_Written request:_
From the data that follows, copy every line holding the string "rigid".
----------
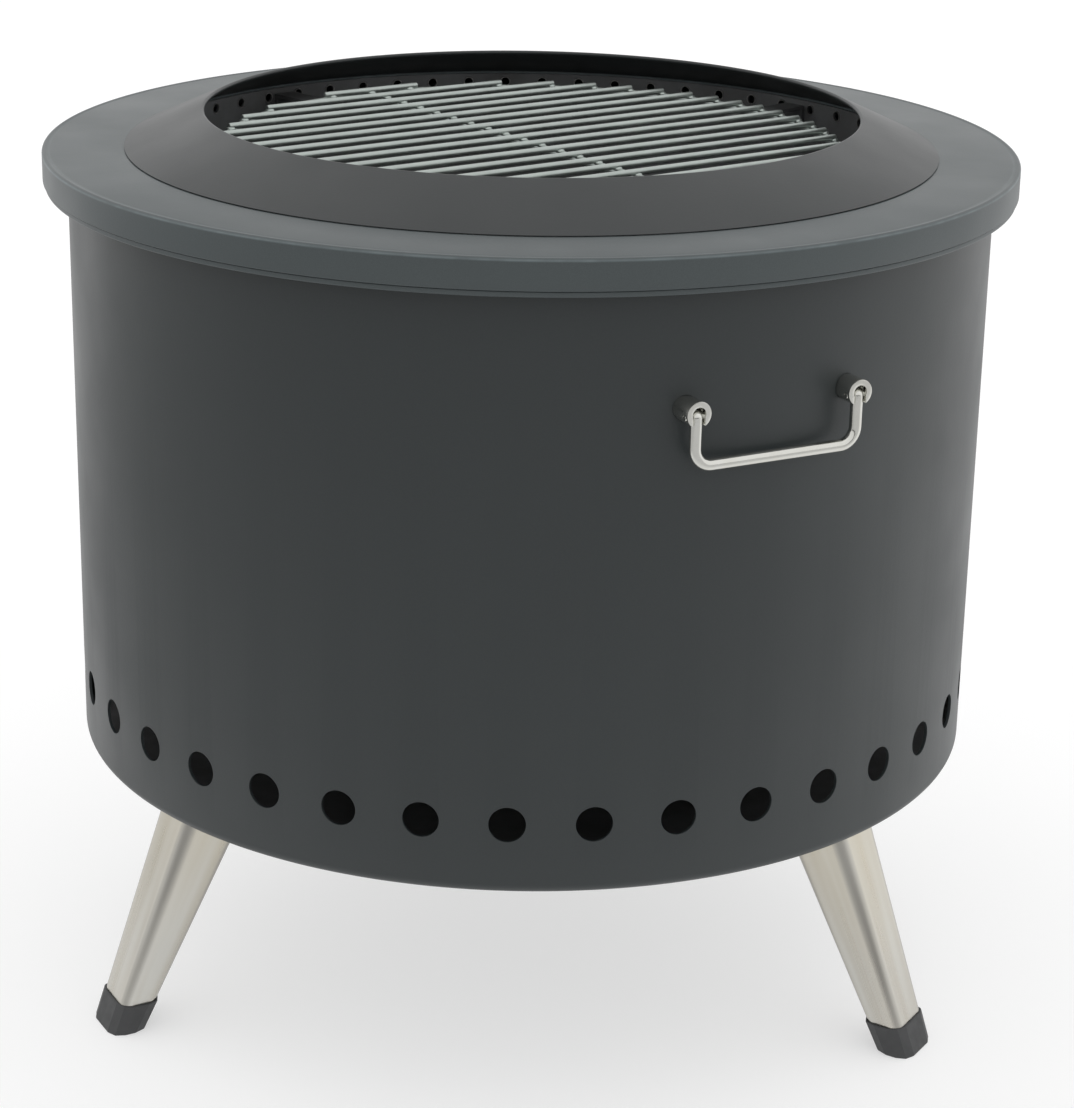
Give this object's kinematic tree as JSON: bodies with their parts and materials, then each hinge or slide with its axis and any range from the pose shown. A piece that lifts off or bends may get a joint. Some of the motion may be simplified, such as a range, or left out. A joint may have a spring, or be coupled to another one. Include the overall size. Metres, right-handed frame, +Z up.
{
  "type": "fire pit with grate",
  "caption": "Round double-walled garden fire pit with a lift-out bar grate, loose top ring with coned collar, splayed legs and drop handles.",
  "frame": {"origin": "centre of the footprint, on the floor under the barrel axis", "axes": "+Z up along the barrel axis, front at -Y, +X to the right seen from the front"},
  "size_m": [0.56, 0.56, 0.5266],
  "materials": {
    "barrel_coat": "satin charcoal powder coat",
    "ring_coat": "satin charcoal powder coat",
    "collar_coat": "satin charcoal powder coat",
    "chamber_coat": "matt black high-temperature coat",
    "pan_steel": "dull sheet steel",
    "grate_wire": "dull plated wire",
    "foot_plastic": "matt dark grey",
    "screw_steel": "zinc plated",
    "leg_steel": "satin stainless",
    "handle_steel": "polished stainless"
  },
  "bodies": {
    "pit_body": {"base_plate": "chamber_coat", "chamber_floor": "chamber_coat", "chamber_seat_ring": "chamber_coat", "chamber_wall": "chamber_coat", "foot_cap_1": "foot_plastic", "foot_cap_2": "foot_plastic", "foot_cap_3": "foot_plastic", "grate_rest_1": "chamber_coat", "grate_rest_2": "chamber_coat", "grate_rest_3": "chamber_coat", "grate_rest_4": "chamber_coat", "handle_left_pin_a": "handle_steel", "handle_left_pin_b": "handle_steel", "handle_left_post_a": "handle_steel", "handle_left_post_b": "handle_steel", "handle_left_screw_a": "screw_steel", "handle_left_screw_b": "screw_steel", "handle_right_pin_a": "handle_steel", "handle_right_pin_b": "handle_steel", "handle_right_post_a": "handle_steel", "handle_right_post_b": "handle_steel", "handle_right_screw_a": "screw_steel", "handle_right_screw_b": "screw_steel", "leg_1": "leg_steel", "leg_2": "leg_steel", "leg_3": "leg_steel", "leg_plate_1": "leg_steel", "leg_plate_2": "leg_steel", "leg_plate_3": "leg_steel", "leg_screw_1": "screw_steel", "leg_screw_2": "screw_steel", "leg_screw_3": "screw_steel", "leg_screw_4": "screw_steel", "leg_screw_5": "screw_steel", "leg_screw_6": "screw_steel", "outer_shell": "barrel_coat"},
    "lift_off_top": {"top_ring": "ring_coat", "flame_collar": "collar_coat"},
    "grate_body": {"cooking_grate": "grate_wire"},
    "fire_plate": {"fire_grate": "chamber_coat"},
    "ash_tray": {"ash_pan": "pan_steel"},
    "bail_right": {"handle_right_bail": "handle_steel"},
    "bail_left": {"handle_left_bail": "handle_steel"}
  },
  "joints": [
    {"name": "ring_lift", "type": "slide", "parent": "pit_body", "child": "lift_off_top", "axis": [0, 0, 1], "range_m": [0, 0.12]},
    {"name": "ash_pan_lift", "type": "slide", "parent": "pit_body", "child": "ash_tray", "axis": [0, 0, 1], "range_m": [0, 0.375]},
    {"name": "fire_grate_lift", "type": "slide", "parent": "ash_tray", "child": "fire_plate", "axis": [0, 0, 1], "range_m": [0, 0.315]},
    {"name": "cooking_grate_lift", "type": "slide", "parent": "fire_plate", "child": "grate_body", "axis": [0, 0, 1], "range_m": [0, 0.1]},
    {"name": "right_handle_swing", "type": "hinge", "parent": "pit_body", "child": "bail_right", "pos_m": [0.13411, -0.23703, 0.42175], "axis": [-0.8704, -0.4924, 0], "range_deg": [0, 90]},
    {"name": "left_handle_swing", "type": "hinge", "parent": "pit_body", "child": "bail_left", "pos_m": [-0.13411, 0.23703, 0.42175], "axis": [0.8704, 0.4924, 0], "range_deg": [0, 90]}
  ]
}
----------
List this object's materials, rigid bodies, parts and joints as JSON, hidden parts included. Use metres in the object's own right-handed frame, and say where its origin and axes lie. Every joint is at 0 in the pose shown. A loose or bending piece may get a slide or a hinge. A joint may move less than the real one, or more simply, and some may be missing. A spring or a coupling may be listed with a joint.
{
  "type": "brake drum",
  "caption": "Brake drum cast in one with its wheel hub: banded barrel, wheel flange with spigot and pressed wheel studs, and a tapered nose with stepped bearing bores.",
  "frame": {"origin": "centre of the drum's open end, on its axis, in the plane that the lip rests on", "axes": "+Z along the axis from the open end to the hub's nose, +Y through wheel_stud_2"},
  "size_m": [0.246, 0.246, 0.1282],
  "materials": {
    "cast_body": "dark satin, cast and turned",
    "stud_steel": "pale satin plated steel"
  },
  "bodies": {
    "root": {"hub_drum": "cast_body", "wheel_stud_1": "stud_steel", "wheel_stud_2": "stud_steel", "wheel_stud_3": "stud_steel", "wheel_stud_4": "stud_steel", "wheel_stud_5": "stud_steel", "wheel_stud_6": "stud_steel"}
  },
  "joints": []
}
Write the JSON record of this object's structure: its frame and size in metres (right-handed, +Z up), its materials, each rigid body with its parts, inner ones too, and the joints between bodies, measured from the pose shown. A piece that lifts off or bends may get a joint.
----------
_Result:_
List this object's materials, rigid bodies, parts and joints as JSON, hidden parts included. Use metres in the object's own right-handed frame, and say where its origin and axes lie. Every joint is at 0 in the pose shown. A loose or bending piece may get a slide or a hinge. A joint may move less than the real one, or more simply, and some may be missing. A spring or a coupling may be listed with a joint.
Write the JSON record of this object's structure: its frame and size in metres (right-handed, +Z up), its materials, each rigid body with its parts, inner ones too, and the joints between bodies, measured from the pose shown. A piece that lifts off or bends may get a joint.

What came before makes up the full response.